Set down exactly, please, each line from the one containing "Reconstruct the object" through the one containing "lap_dir = 72; // [0:1:359]", both lines included, and no other line.

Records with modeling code
———
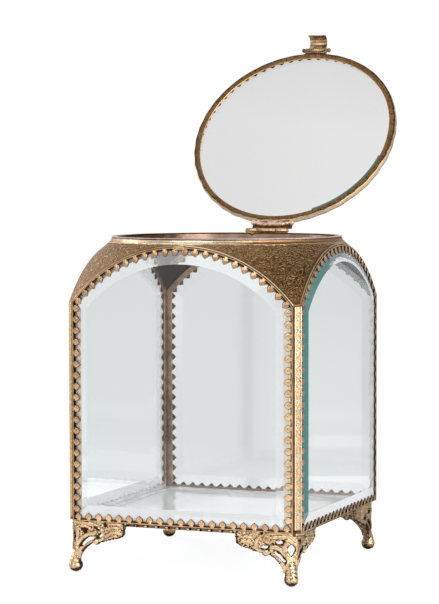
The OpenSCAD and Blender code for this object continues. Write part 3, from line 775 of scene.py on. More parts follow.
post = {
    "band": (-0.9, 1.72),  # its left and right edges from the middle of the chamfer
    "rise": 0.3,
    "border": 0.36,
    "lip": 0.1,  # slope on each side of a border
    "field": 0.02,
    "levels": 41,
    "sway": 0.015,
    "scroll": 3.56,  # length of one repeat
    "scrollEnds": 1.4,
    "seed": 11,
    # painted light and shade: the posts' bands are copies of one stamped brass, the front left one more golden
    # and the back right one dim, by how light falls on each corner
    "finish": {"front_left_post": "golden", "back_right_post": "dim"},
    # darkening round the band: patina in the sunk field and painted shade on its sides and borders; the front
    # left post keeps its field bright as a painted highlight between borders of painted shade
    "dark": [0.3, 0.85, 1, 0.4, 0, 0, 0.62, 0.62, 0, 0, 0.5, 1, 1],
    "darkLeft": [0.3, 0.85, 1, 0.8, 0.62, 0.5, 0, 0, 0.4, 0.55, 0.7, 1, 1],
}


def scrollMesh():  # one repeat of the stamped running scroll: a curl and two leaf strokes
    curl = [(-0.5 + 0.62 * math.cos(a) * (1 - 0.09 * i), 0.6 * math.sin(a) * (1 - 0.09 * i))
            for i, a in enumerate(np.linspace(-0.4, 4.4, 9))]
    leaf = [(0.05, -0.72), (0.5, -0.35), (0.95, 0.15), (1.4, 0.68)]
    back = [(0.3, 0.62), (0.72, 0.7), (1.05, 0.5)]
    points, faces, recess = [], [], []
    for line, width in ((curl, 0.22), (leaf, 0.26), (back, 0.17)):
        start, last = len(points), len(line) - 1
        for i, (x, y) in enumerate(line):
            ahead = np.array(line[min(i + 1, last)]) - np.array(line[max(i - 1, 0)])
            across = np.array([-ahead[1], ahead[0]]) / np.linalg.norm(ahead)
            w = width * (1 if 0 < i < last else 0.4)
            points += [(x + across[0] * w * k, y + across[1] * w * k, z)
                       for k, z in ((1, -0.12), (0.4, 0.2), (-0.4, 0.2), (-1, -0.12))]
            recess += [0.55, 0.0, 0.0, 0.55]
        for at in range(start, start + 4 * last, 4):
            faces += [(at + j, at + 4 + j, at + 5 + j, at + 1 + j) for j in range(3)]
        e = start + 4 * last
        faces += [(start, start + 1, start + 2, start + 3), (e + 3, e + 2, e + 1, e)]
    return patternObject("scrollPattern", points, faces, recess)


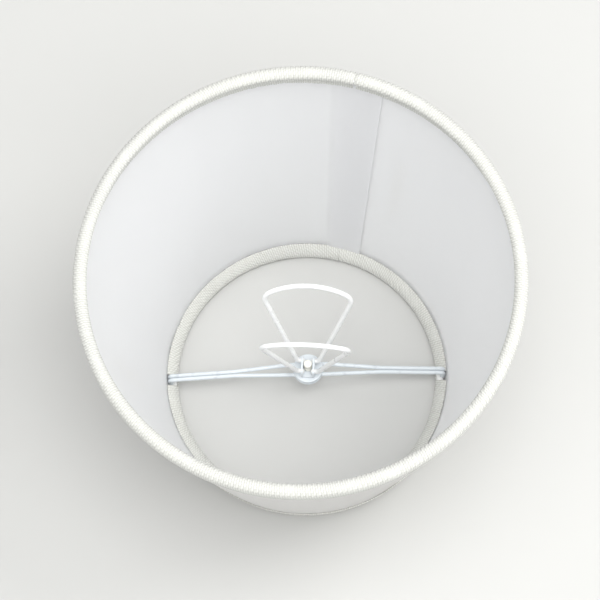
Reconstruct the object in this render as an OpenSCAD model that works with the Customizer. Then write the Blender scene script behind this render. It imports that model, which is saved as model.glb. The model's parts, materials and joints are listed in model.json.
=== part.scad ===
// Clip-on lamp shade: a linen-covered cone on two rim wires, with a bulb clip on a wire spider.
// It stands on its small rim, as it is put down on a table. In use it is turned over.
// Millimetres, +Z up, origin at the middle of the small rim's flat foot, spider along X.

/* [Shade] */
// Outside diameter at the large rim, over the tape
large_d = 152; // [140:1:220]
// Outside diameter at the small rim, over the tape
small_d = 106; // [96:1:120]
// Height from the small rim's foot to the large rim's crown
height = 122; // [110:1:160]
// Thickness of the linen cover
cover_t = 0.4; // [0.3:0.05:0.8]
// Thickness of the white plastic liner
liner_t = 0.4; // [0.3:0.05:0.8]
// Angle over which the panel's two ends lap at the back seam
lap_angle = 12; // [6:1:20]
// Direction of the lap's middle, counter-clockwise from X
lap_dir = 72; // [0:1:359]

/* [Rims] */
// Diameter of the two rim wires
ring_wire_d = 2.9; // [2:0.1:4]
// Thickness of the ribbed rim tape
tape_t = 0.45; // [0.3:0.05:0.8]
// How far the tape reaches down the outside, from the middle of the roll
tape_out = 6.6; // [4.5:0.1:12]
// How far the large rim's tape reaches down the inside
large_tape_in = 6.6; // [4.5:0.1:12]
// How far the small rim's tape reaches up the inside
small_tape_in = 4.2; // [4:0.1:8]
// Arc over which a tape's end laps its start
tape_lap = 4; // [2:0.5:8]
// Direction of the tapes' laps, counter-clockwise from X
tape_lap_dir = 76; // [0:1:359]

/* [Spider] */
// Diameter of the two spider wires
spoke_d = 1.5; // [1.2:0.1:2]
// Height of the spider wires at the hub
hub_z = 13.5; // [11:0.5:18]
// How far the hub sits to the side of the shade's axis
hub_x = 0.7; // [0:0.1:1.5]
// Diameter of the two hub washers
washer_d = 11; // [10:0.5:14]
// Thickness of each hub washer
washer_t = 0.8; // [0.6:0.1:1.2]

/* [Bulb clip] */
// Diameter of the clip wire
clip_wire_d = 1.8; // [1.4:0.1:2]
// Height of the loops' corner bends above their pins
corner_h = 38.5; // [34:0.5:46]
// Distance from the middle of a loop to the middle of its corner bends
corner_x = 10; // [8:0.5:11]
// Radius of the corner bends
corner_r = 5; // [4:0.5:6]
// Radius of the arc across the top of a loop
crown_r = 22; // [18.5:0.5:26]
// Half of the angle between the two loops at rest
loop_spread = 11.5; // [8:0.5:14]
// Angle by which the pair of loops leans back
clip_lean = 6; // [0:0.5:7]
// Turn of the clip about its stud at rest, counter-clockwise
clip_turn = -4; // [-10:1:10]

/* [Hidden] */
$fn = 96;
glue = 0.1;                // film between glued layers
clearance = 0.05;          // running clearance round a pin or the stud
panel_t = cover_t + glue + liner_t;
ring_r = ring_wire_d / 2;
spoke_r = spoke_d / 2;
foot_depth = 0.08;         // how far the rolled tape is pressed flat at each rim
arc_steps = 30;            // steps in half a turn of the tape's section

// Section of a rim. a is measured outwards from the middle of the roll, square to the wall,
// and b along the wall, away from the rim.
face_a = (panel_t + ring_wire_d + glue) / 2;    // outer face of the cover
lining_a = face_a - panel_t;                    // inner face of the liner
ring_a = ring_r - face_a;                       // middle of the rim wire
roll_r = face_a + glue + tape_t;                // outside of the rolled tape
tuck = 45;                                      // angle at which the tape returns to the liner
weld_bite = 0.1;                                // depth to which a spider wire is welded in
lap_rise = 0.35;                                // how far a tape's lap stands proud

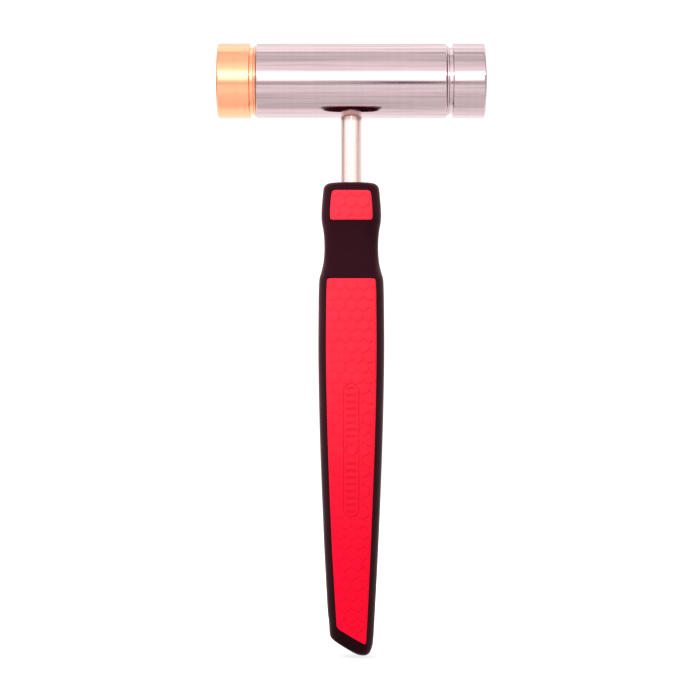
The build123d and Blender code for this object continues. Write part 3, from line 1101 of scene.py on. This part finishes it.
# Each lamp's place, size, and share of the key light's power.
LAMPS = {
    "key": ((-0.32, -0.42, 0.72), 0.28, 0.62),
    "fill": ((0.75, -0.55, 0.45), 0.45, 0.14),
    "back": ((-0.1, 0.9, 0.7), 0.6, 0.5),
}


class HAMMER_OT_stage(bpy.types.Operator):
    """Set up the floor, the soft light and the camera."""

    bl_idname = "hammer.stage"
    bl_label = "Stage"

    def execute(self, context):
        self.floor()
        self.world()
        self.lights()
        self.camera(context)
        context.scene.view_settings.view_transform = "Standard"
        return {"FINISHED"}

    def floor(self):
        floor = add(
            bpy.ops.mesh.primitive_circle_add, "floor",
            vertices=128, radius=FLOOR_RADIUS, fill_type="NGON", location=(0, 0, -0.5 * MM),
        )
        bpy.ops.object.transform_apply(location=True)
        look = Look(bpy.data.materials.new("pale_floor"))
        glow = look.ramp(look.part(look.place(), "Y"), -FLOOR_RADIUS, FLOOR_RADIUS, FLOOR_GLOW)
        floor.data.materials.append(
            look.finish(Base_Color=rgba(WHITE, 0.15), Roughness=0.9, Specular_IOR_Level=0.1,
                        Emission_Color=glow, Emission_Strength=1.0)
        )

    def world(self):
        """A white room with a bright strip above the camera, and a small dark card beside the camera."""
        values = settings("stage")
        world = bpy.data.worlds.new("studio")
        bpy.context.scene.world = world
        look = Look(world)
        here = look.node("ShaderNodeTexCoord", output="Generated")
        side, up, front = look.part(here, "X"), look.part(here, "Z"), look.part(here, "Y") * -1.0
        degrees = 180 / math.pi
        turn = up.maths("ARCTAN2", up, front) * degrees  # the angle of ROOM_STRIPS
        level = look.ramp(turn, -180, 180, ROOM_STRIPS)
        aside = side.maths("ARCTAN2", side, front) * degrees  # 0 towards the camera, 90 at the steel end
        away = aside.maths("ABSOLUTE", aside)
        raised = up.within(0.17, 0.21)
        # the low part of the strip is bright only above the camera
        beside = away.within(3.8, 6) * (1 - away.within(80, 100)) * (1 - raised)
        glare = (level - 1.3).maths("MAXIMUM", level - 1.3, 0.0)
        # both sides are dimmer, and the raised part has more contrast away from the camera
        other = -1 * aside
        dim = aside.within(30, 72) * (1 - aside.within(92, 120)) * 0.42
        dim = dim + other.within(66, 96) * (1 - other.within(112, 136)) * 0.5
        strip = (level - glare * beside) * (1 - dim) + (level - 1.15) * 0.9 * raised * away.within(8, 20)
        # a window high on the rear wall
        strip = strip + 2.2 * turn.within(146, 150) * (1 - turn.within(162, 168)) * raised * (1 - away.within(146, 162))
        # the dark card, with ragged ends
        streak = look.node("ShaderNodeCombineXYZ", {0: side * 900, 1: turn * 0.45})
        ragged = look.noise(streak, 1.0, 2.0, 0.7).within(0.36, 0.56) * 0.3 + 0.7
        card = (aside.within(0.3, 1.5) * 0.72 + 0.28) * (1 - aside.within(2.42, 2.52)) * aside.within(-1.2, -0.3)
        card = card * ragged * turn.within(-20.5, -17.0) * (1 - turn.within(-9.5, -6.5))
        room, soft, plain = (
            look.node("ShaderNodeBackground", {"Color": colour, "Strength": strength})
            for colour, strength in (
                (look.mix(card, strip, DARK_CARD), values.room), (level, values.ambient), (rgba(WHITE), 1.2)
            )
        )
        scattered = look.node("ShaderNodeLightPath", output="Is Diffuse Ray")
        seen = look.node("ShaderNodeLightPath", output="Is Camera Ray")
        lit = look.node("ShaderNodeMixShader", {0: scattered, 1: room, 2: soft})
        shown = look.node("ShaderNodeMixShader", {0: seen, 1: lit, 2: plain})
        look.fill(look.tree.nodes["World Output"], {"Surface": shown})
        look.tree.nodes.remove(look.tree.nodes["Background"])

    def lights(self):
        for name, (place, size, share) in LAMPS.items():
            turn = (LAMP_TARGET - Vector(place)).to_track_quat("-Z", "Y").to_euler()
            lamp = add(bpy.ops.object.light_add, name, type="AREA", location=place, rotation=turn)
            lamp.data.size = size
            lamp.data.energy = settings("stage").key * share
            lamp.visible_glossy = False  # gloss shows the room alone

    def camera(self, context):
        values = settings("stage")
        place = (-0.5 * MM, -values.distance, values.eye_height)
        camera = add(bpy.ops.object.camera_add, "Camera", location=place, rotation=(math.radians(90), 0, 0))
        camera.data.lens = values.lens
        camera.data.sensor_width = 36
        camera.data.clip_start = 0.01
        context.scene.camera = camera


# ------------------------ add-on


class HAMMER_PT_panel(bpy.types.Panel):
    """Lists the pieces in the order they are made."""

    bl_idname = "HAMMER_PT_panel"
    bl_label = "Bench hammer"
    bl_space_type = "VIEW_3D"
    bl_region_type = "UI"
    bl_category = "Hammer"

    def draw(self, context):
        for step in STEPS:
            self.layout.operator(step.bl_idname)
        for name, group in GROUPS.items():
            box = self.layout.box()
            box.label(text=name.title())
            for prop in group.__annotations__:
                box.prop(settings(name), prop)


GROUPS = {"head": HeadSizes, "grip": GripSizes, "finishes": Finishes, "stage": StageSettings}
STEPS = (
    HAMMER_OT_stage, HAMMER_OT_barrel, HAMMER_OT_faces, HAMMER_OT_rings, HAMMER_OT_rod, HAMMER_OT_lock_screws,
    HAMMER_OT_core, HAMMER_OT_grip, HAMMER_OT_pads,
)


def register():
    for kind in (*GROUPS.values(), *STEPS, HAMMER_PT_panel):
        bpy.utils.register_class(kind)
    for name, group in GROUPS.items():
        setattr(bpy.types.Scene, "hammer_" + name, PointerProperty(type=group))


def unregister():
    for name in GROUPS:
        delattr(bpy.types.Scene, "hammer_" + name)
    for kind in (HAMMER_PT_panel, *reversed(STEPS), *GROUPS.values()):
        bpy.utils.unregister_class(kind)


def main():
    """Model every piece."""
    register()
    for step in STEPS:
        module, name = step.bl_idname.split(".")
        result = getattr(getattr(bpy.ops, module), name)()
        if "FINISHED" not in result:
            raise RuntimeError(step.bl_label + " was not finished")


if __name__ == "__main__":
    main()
———
- _FINISHED ANSWER_:
Reconstruct the object in this render as an OpenSCAD model that works with the Customizer. Then write the Blender scene script behind this render. It imports that model, which is saved as model.glb. The model's parts, materials and joints are listed in model.json.
=== part.scad ===
// Clip-on lamp shade: a linen-covered cone on two rim wires, with a bulb clip on a wire spider.
// It stands on its small rim, as it is put down on a table. In use it is turned over.
// Millimetres, +Z up, origin at the middle of the small rim's flat foot, spider along X.

/* [Shade] */
// Outside diameter at the large rim, over the tape
large_d = 152; // [140:1:220]
// Outside diameter at the small rim, over the tape
small_d = 106; // [96:1:120]
// Height from the small rim's foot to the large rim's crown
height = 122; // [110:1:160]
// Thickness of the linen cover
cover_t = 0.4; // [0.3:0.05:0.8]
// Thickness of the white plastic liner
liner_t = 0.4; // [0.3:0.05:0.8]
// Angle over which the panel's two ends lap at the back seam
lap_angle = 12; // [6:1:20]
// Direction of the lap's middle, counter-clockwise from X
lap_dir = 72; // [0:1:359]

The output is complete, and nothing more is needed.